Many of us dream of the day we are free of our mortgage. But have you ever considered cutting the time it takes to be mortgage-free by increasing your repayments? The repayment your lender tells you about is the minimum you have to repay each month. Most of us never consider paying more, but doing so could shave thousands off the cost of your home.
“Overpaying can wipe years off your mortgage and saves you paying the interest you would have accrued by having the debt for longer,” Rosita Janulion, a mortgage expert from Habito, told the Daily Express. If someone with a £200,000, 25-year mortgage paying 1.89% interest overpaid by £100 a month, they’d “save over £7,000 in interest alone and become mortgage-free three years and three months earlier”. Anyone can overpay on their mortgage, but there may be a limit on how much extra you can pay. If you are in a deal for a set period – a three-year fixed rate, for instance – you can usually only overpay a maximum of 10% of your remaining mortgage balance each year.
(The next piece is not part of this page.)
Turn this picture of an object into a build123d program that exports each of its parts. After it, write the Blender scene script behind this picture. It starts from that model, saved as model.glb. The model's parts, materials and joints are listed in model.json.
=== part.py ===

If you go beyond that you could trigger an early repayment charge that negates the benefit of overpaying. Anyone who isn’t in a fixed period may be able to overpay by as much as they like, but in that case you should also look at whether you can cut your costs by remortgaging onto a lower interest rate as you are likely to be on an expensive standard variable rate.
A different approach
Overpaying your mortgage doesn’t have to mean increasing your monthly payments. If you are due to remortgage you could move your home loan to a lower interest rate, but keep your repayments the same. Martin Lewis of Moneysavingexpert.com gives the example of someone who paid off their mortgage nine years early and saved around £54,000 by remortgaging to a lower interest rate, but not reducing monthly repayments.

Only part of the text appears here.